I couldn’t last anywhere, and I couldn’t last with anyone.
So I came and went, colliding and separating, roaming the planet, constantly looking for places to land and people to merge with.
I sometimes used to call this behavior “being a free spirit,” but my wild instability was quite the opposite of freedom, because I had no agency in the matter—only urgency .
Also, if I was so “free,” why did I always end up feeling trapped?
It’s because my moves were motivated by desperate situations in which I was running either toward somebody or away from somebody else.
I constantly found myself in stories that started out with passion but ended up with shame.
So much shame, in fact, that during those years there were entire geographic regions that I had to flee at top speed, because my behavior had created dramas that made it impossible to remain there for another day.
Goodbye, Philadelphia!
Adios, Oaxaca!
Well, I guess I can never go back to Wyoming again!
The Big Book of Alcoholics Anonymous describes how addicts always end up “puzzled and humiliated,” no matter how hard they try to get their lives straight.
That’s how I have always felt at the end of my relationships: puzzled and humiliated.
And because I have a lifelong tendency to fall in love with people who are either alcoholics or addicts themselves or the adult children of alcoholic or dysfunctional families, my partners were always in a state of disarray, as well.
They brought their own disorder to my already disordered life, which added exponentially to my upheavals.
One of my most chaotic relationships, for instance, was with a man who, at the time we met, was being fired from his job, breaking up with his girlfriend, and getting evicted from his apartment—all at the same time.
“Move in with me!” I said, naturally enough.
And so I welcomed him—this heartbroken, unemployed stranger (who, like me, was clearly struggling to find his way in the world)—into an apartment I’d rented for myself only a week earlier.
Why would I do such a thing?
Why would anybody do such a thing?
The answer is that I was getting something essential out of that relationship: I was getting his need . I was getting his gratitude . I was getting the warmth, power, and utter security of his complete dependence upon me.
I can still remember how good it felt, watching him fold his T-shirts and jeans into the dresser drawers that I had emptied out for him.
I got a contact high from his sheer, palpable relief at having a roof over his head at last—and a woman who was being nice to him.
And then, once he had settled in, I started pouring myself into this man in every way I could imagine—trying with formidable determination to bestow upon this near stranger all the things that I myself most desperately craved in life.
And what did I crave, exactly?
Belonging, reassurance, support, devotion, connection, worth, home .
And what did I expect in return for showering these exact offerings upon a man I barely knew?
Why, his love, of course!
I’d basically given him no choice but to love me—and obviously he could never leave me, right?

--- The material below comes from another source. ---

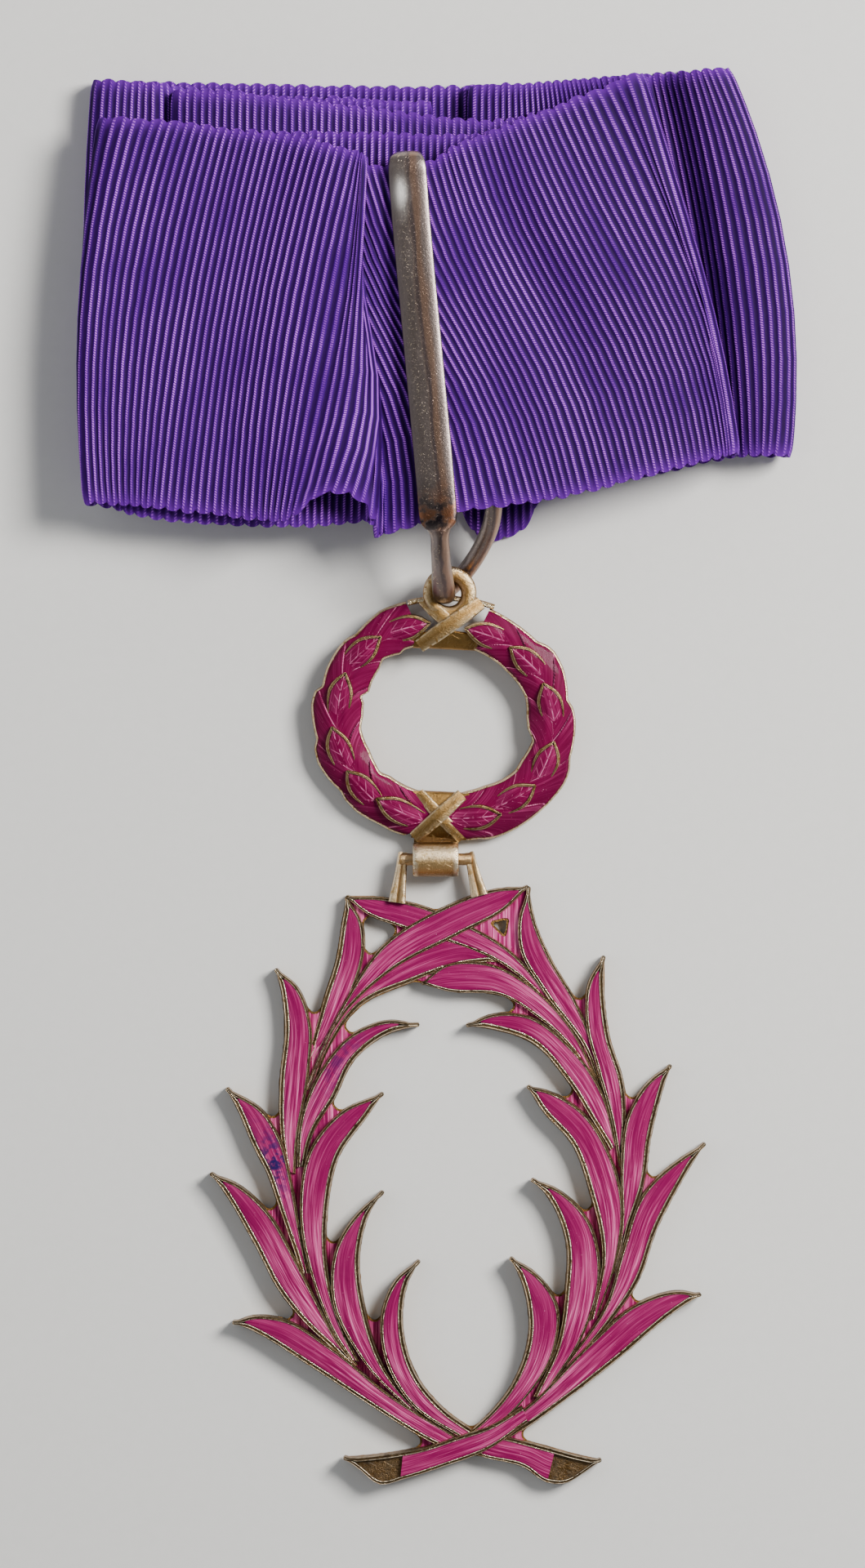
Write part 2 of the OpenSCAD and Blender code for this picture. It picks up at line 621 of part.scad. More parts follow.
module wreath_metal() {
    color("darkgoldenrod") wreath_place() difference() {
        union() {
            translate([wreath_at[0], wreath_at[1], 0])
                rotate([0, 0, wreath_lean])
                    difference() {
                        union() {
                            linear_extrude(wreath_t)
                                difference() {
                                    polygon([for (a = [0:5:355]) on_band(1, a, 0.72)]);
                                    polygon([for (a = [0:5:355]) on_band(1, a, -0.72)]);
                                }
                            for (lift = [0.3, 0.9])
                                linear_extrude(wreath_t + lift)
                                    offset(delta = 0.01)
                                        for (row = wreath_leaves)
                                            if (leaf_lift(row) == lift)
                                                wreath_leaf(row);
                            ties();
                        }
                        wreath_cells(0);
                        for (hole = pierced)
                            translate([0, half_b, -cut / 2])
                                linear_extrude(2 * cut)
                                    polygon(hole);
                    }
            translate([eye_at[0], eye_at[1], eye_z]) cylinder(d = eye_d, h = eye_t);
            translate([-sleeve_l / 2, 0, neck_z]) cube([sleeve_l, neck_l, neck_t]);
            translate([-sleeve_l / 2, 0, hinge[2]])
                rotate([0, 90, 0])
                    cylinder(d = sleeve_d, h = sleeve_l);
        }
        translate([eye_at[0], eye_at[1], -cut]) cylinder(d = eye_hole_d, h = 3 * cut);
        translate([-sleeve_l / 2 - cut, 0, hinge[2]])
            rotate([0, 90, 0])
                cylinder(d = pin_d + 2 * pin_play, h = sleeve_l + 2 * cut);
    }
}

module wreath_enamel() {
    color("mediumvioletred") wreath_place()
        translate([wreath_at[0], wreath_at[1], 0])
            rotate([0, 0, wreath_lean])
                wreath_cells(gap);
}

neck_ribbon();
neck_clasp();
ribbon_loop();
wreath_metal();
wreath_enamel();
palms_metal();
left_palm_enamel();
right_palm_enamel();
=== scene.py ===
# %% [markdown]
# # A neck badge: pleated ribbon, ribbon loop, enamelled wreath and enamelled palms
#
# The badge hangs from a wide ribbed ribbon that is folded to and fro and lies flat. A long loop
# of half-round silver grips the folds, its wire runs through the eye of a small laurel wreath,
# and two crossed palms hang from the wreath on a hinge. The sizes, the places and the hinge come
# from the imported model, which is loaded first as a fixed frame.

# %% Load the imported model
import math

import bpy
import numpy as np
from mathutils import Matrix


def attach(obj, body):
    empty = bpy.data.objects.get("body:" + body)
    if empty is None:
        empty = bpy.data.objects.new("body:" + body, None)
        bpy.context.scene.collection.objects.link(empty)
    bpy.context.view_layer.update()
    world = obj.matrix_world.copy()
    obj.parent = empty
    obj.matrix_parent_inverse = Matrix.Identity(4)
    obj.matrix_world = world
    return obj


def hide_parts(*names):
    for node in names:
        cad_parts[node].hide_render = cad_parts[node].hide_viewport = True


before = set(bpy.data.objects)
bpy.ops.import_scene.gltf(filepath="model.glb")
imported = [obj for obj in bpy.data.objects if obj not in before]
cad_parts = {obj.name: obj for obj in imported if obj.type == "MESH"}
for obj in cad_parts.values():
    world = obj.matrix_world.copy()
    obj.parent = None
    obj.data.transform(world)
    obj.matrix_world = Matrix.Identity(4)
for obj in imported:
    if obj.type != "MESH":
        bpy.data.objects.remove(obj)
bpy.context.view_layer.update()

# %% [markdown]
# ## Tools of the bench
#
# Everything below is worked out in millimetres, as a maker would, and turned into metres only
# when a mesh is made. Three tools do nearly all the work: a smooth line through a few measured
# points, a skin over a row of rings (a loft), and a stock of points and faces that becomes one
# piece. A loft is chosen over sculpting or boolean cuts because each rim, groove and rib then
# has its own column of points, which can also carry a mark for the material to read.

# %% Smooth lines
def smooth_line(rows, steps, closed=False):
    """A smooth line through rows of numbers, whose spacing may be uneven."""
    rows = np.asarray(rows, float)
    n = len(rows)
    spans = n if closed else n - 1
    line = []
    for i in range(spans):
        pick = (lambda k: rows[k % n]) if closed else (lambda k: rows[min(max(k, 0), n - 1)])
        a, b, c, d = (pick(i + k) for k in (-1, 0, 1, 2))
        before, size, after = (max(np.linalg.norm(q - p), 1e-9) for p, q in ((a, b), (b, c), (c, d)))
        out = (c - b) / size if before < 1e-6 else \
            ((c - b) * before / size + (b - a) * size / before) / (before + size)
        into = (c - b) / size if after < 1e-6 else \
            ((d - c) * size / after + (c - b) * after / size) / (size + after)
        for t in np.arange(steps) / steps:
            line.append(b * (2 * t**3 - 3 * t**2 + 1) + out * size * (t**3 - 2 * t**2 + t)
                        + c * (3 * t**2 - 2 * t**3) + into * size * (t**3 - t**2))
    if not closed:
        line.append(rows[-1])
    return np.array(line)


def along(line):
    """How far each point of a line is from its start."""
    return np.concatenate([[0], np.cumsum(np.linalg.norm(np.diff(line, axis=0), axis=1))])


def at_shares(line, shares):
    """The points at these shares of a line's length."""
    far = along(line)
    return np.stack([np.interp(shares * far[-1], far, line[:, k]) for k in range(line.shape[1])], 1)


def ease(low, high, value):
    t = np.clip((value - low) / (high - low), 0, 1)
    return t * t * (3 - 2 * t)


def unit(v):
    return v / np.maximum(np.linalg.norm(v, axis=-1, keepdims=True), 1e-9)


print("smooth line:", len(smooth_line([[0, 0], [1, 2], [3, 3]], 8)), "points through 3 rows")


# %% Lofts, and the stock that becomes a piece
class Stock:
    """Points, faces and marks gathered for one piece, in millimetres."""

    def __init__(self):
        self.points, self.faces, self.marks, self.count = [], [], [], 0

    def add(self, points, faces, **marks):
        points = np.asarray(points, float).reshape(-1, 3)
        self.faces += [[int(k) + self.count for k in face] for face in faces]
        self.points.append(points)
        self.marks.append({key: np.broadcast_to(np.asarray(value, float).reshape(-1), (len(points),))
                           for key, value in marks.items()})
        self.count += len(points)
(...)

I mean—where could he even go ?
Now, was I honest about any of this? Did I tell this man in all frankness, “Okay, so here’s the deal: I will pour the entirety of my life force into you.
I will support you and nurture you. I will sacrifice my own welfare in order to take care of your every need.

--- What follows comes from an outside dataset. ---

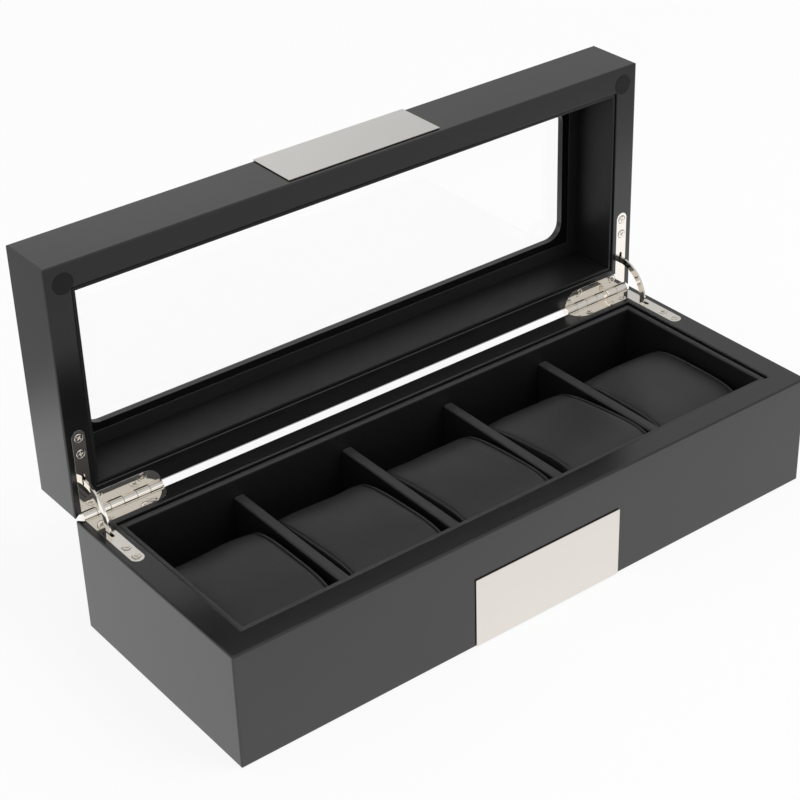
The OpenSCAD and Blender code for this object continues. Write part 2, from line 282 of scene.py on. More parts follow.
def blackLacquer(name, along):
    finish = Finish(name)
    stretch = [1, 1, 1]
    stretch[along] = lacquer["grainStretch"]
    grain = finish.noise(lacquer["grainScale"], 5, 0.6, stretch)
    pores = finish.noise(lacquer["grainScale"] * lacquer["pores"], 2, 0.5, stretch)
    drawnOut = [1, 1, 1]
    drawnOut[along] = lacquer["cloudStretch"]
    cloud = finish.noise(lacquer["cloudScale"], 3, 0.55, drawnOut)
    peel = finish.noise(lacquer["peelScale"], 2)
    specks = finish.node("ShaderNodeTexVoronoi", {"feature": "F1"}, {
        "Vector": finish.where, "Scale": lacquer["dustScale"]}, "Distance")
    tone = finish.blend(grain * 0.5 + cloud * 0.5, lacquer["low"], lacquer["high"])
    low, high = lacquer["roughness"]
    height = finish.bump(grain + pores * lacquer["poreShare"], lacquer["grainDepth"])
    height = finish.bump(peel, lacquer["peelDepth"], over=height)
    return finish.surface(finish.principled(
        Base_Color=finish.blend(specks < lacquer["dustSize"], tone, grey(lacquer["dustTone"])),
        Roughness=finish.between(cloud * 0.7 + grain * 0.3, low, high),
        IOR=lacquer["ior"], Normal=height))


leather = {
    "pebble": 1500,             # pebbles to the metre
    "crease": 420,
    "cloud": 22,
    "pebbleDepth": 0.04 * mm,
    "creaseDepth": 0.05 * mm,
    "shine": 0.5,
    # painted highlight: the paler tone laid along the boards' tops
    "litTopTone": (0.033, 0.033, 0.034, 1),
    "litTopDeep": 0.9 * mm,       # how far down from a board's top the painted highlight reaches
    "litTopFade": 0.5 * mm,
}


def leatherette(name, tones, roughness, top=1):
    # paler near the height top: a painted highlight where light catches a board's top edge
    finish = Finish(name)
    pebble = finish.node("ShaderNodeTexVoronoi", {"feature": "SMOOTH_F1"}, {
        "Vector": finish.where, "Scale": leather["pebble"], "Smoothness": 0.6}, "Distance")
    crease = finish.noise(leather["crease"], 4, 0.6)
    cloud = finish.noise(leather["cloud"], 3, 0.5)
    height = finish.bump(crease, leather["creaseDepth"])
    height = finish.bump(pebble, leather["pebbleDepth"], 0.8, height)
    tone = finish.blend(cloud * 0.6 + pebble * 0.4, *tones)
    # painted highlight: the board's top is drawn paler, as where light catches its edge
    litTop = finish.held((finish.part("Z") - (top - leather["litTopDeep"])) / leather["litTopFade"])
    return finish.surface(finish.principled(
        Base_Color=finish.blend(litTop * (0.7 + cloud * 0.4), tone, leather["litTopTone"]),
        Roughness=finish.between(cloud * 0.5 + crease * 0.5, *roughness),
        Specular_IOR_Level=leather["shine"], Normal=height))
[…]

I will uplift you in every imaginable realm of your existence, and I will make sure you never have an unmet desire.
But in return, you must love me—which, in my definition, means that you must give me an unshakable sense of inner security.
You must do this for me because I cannot do this for myself .
I actually have no idea how to love myself—so that’s gonna be your job, my man.
And you better not fail at it, because I’ve got a whole flotilla of fears and insecurities that I simply cannot handle.
And if you do not adequately handle those feelings for me, I swear to God, I will rip the rug right out from under this relationship, and I will go out there and find someone else who can —while simultaneously blaming you for letting me down.
You cool with these terms, bro? You still wanna do this thing? ”
Did I ever say that, to any of my partners?
No, I did not.
But when the emotional bill came due for my goods and services, and that bill was not paid to my exact liking?
That’s when things got ugly.
That’s when things always got ugly.
But now let us return to Rayya.
Let us return to the year 2008—when Rayya’s relationship had just broken up, and her body was in pain, and her finances were strained, and her heart was aching, and her friends were starting to get worried about her.
Let us return to that first moment when my soul essentially said to Rayya’s soul: I will take care of you now .
I remember bringing her tea with honey on that bright, sunny day when she first drove out to New Jersey to visit the church I had offered her for free for the entire summer.
I also remember bringing her a bowl of homemade chicken soup and a blanket to snuggle in.
It was a chilly spring morning, and I’d built a fire in the woodstove.
We sat on the couch together and played with the two new kittens (strays, twins) I had recently adopted from a nearby farm.
Rayya tucked a kitten under her chin and cried all over its orange fur while it purred and purred.
Today as I write these words, I am sitting in the same old church, where I am currently living contentedly and peacefully all alone.
I look back at those two women now—as though from above, as though from the choir loft—with a tenderness that nearly crumples my heart.
I watch them drink tea and play with the orange kittens.
I watch a living version of Rayya weep in undefended sadness about her divorce while sharing her fears and insecurities about her future.
I watch a younger version of Liz reassure Rayya that she has a safe place to stay now, to get out of the city, to take some time for rest and healing.
I watch Liz say, “You can stay here for as long as you want, until you feel better.”
How earnest they both are, in their openness and trust!
How ignorant they are, of the love and drama they are about to set into play.
Our original agreement was that Rayya would stay at my church for three months.
She ended up staying for almost nine years—right till the end of her life.
Nobody could have seen it at the time, but what Rayya and Liz were unwittingly setting into motion that day—with their warm tea and stray kittens and honest tears—was something you might call “till death do us part.”